Exercise instructions:
Begin at the line containing "wall_sheet();" and stop at the line containing "cad_parts[obj.name] = obj"; copy those lines exactly, ends included, and nothing else.
┌─ Available data
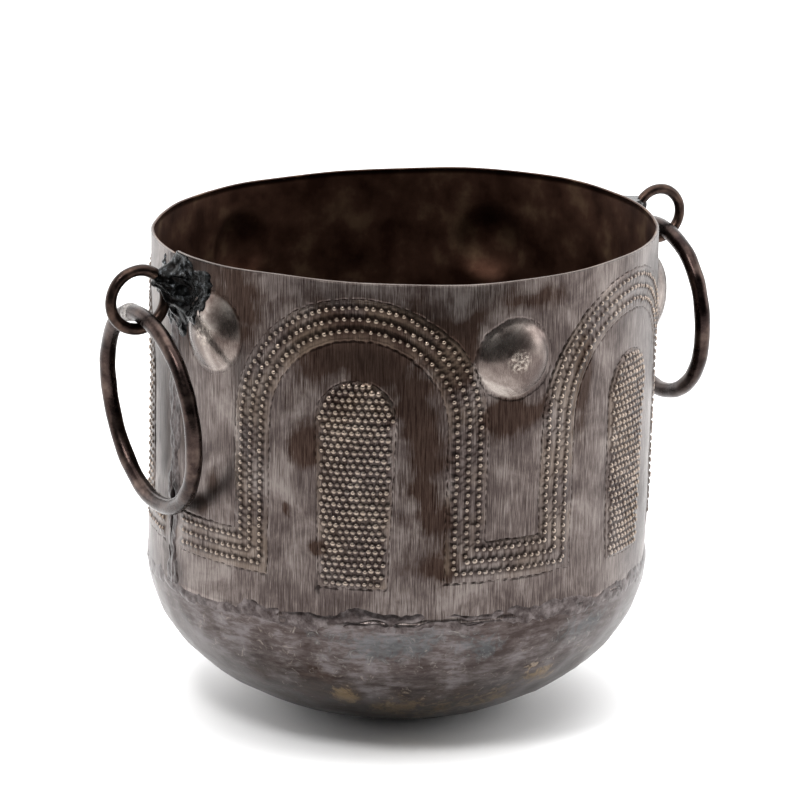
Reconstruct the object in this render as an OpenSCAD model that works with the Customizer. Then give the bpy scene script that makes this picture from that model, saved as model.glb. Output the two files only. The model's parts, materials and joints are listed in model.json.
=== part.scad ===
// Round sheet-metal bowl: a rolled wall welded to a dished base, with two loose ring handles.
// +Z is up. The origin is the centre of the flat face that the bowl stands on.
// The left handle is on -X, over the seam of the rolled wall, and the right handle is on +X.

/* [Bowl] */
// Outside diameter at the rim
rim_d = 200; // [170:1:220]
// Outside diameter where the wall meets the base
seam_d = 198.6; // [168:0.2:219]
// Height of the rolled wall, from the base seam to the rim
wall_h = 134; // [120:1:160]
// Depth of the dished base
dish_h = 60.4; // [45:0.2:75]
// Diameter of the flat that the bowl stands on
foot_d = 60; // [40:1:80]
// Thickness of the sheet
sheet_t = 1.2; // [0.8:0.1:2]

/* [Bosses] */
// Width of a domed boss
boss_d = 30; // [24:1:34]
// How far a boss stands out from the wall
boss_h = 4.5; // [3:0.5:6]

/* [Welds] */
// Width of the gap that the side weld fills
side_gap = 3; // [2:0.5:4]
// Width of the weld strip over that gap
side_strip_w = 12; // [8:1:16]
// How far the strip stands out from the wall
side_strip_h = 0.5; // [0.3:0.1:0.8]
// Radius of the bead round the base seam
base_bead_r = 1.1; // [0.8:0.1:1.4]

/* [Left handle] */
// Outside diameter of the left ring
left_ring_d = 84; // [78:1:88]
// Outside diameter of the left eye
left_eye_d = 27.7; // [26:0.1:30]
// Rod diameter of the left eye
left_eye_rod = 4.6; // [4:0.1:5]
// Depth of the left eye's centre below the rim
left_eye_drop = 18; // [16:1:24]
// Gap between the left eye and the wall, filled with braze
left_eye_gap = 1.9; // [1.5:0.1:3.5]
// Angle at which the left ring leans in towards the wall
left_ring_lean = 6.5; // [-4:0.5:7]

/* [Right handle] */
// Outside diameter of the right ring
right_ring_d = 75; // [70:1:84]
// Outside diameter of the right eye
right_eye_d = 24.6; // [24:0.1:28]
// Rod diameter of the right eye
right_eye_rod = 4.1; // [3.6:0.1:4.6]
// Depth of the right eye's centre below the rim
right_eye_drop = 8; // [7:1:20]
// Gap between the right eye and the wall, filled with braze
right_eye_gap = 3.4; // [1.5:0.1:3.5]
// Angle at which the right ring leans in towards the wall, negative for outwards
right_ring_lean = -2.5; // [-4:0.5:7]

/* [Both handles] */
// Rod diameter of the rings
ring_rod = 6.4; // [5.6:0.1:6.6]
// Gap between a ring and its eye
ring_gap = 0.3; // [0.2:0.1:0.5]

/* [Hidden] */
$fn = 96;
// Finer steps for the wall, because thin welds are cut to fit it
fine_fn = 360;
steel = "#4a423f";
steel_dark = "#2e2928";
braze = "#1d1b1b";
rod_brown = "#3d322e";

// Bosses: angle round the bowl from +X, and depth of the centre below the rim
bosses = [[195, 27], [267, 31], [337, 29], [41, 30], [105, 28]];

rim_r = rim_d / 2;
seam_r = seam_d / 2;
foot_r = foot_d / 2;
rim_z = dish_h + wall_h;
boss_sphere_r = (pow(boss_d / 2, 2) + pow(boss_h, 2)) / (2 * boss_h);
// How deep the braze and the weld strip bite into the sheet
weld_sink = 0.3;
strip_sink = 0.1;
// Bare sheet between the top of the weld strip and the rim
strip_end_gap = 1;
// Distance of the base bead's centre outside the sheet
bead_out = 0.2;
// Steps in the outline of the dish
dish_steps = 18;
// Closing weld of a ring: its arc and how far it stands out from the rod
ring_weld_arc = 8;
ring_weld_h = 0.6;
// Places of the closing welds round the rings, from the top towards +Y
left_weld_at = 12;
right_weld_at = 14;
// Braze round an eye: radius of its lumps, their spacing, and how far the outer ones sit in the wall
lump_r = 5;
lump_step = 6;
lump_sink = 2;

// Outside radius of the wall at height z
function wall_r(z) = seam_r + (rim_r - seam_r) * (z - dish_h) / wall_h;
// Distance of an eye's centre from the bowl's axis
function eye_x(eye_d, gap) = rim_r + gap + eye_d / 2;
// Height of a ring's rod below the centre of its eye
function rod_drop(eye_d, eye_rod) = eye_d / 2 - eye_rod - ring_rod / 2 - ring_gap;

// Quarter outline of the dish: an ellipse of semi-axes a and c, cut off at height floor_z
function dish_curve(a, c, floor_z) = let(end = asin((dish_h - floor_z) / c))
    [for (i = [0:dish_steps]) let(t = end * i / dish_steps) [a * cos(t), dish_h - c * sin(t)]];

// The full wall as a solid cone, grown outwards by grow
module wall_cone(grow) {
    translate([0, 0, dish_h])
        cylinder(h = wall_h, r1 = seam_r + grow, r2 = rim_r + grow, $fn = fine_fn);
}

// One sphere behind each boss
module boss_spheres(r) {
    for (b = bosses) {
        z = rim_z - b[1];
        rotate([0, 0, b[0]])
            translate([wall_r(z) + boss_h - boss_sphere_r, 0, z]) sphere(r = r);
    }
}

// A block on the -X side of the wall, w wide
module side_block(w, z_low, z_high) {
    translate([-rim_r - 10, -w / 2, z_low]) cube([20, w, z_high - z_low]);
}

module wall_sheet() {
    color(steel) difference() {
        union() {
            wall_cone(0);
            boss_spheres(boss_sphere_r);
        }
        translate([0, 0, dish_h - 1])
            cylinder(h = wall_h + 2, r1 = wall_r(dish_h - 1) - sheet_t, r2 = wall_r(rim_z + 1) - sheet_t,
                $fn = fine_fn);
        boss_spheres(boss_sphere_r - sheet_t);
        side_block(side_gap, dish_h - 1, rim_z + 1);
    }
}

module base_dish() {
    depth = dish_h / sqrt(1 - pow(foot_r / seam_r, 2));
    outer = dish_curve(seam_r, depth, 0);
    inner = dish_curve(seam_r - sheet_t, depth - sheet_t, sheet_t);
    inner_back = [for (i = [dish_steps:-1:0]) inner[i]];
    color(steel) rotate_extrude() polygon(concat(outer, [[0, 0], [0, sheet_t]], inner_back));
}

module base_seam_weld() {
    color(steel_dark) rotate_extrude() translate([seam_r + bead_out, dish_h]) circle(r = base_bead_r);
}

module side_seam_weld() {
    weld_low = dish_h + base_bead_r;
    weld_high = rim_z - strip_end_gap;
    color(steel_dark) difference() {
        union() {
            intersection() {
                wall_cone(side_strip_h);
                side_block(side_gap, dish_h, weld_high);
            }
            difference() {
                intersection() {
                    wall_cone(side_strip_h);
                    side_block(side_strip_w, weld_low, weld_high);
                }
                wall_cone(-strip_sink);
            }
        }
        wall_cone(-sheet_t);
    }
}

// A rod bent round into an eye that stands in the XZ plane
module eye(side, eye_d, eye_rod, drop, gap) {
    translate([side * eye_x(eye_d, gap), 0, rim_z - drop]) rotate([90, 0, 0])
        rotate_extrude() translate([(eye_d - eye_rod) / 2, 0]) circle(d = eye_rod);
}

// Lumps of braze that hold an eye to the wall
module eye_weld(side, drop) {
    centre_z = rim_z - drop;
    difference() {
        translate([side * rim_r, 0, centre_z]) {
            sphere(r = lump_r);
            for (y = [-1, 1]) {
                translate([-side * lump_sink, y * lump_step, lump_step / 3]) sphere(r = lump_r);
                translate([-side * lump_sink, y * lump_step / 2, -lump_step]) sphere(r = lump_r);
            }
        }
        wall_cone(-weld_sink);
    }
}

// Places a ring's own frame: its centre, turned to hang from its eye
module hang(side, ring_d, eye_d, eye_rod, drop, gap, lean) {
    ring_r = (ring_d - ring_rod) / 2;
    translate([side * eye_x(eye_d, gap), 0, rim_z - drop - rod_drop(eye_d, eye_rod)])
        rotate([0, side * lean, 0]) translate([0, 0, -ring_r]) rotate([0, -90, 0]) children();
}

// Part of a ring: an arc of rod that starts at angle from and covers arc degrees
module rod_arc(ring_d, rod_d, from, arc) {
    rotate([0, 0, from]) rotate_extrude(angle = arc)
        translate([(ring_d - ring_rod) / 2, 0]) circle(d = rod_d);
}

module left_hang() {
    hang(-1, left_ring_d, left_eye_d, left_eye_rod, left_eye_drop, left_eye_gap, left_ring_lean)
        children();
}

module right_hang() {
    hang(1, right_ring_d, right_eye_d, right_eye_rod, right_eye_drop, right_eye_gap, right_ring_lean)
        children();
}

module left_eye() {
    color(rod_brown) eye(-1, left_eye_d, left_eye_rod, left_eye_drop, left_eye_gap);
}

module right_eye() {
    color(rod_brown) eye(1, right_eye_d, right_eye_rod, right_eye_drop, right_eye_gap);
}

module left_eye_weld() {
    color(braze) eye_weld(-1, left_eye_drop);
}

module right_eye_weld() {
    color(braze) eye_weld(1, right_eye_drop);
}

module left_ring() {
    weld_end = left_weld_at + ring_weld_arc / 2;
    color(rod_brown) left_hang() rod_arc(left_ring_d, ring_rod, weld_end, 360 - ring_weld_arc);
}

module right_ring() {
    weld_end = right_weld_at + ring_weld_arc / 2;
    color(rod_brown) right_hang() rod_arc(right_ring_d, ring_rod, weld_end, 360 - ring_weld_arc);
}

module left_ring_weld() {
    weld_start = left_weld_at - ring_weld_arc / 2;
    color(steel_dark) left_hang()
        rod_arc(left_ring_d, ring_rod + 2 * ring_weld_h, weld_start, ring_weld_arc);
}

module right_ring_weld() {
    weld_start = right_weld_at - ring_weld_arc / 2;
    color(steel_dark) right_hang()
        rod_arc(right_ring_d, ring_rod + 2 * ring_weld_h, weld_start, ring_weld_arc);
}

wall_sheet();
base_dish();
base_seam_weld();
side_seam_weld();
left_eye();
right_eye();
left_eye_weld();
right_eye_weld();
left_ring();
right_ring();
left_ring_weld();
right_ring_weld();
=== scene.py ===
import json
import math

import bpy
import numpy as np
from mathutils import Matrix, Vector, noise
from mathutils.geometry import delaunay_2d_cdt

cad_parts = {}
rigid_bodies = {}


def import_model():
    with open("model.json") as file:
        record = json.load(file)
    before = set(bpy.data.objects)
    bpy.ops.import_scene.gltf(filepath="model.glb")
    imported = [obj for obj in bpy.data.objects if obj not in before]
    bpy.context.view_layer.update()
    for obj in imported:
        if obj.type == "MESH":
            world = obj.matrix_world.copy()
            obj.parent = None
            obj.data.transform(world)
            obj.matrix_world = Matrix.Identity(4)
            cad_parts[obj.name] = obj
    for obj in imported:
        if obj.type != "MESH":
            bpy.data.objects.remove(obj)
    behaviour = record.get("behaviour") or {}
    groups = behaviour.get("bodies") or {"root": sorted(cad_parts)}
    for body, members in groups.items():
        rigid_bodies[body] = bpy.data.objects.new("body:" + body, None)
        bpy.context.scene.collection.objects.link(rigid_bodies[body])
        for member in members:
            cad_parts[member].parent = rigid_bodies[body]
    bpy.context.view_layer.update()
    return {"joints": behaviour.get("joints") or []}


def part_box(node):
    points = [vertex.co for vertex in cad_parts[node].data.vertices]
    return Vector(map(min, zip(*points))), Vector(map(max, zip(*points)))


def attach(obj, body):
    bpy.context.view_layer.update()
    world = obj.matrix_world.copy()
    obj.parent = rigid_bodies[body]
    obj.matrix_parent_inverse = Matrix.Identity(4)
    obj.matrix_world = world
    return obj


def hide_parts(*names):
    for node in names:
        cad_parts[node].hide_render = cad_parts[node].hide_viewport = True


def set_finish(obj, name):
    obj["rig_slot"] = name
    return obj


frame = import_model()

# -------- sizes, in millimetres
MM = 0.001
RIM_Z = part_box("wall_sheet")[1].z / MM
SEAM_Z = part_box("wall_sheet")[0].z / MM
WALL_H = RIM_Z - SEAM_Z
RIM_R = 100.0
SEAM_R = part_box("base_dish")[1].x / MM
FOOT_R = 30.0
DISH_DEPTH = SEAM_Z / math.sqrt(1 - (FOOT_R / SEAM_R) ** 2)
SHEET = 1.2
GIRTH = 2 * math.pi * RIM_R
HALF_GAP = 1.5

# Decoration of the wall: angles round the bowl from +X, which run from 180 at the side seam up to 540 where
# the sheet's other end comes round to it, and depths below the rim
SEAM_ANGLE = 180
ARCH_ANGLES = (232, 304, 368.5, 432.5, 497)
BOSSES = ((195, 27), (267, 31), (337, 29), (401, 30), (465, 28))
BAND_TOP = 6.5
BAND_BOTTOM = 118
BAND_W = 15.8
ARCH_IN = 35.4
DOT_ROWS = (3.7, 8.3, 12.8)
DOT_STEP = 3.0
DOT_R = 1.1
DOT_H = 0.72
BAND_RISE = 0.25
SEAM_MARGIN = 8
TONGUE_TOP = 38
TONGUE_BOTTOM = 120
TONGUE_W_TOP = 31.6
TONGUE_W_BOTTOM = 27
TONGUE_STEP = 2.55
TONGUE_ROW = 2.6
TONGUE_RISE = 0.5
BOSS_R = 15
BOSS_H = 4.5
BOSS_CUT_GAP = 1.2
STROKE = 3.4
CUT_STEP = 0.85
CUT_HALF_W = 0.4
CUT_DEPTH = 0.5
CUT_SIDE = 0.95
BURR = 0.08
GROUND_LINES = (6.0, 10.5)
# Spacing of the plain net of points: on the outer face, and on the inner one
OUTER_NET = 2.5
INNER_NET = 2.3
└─
Response to the exercise:
wall_sheet();
base_dish();
base_seam_weld();
side_seam_weld();
left_eye();
right_eye();
left_eye_weld();
right_eye_weld();
left_ring();
right_ring();
left_ring_weld();
right_ring_weld();
=== scene.py ===
import json
import math

import bpy
import numpy as np
from mathutils import Matrix, Vector, noise
from mathutils.geometry import delaunay_2d_cdt

cad_parts = {}
rigid_bodies = {}


def import_model():
    with open("model.json") as file:
        record = json.load(file)
    before = set(bpy.data.objects)
    bpy.ops.import_scene.gltf(filepath="model.glb")
    imported = [obj for obj in bpy.data.objects if obj not in before]
    bpy.context.view_layer.update()
    for obj in imported:
        if obj.type == "MESH":
            world = obj.matrix_world.copy()
            obj.parent = None
            obj.data.transform(world)
            obj.matrix_world = Matrix.Identity(4)
            cad_parts[obj.name] = obj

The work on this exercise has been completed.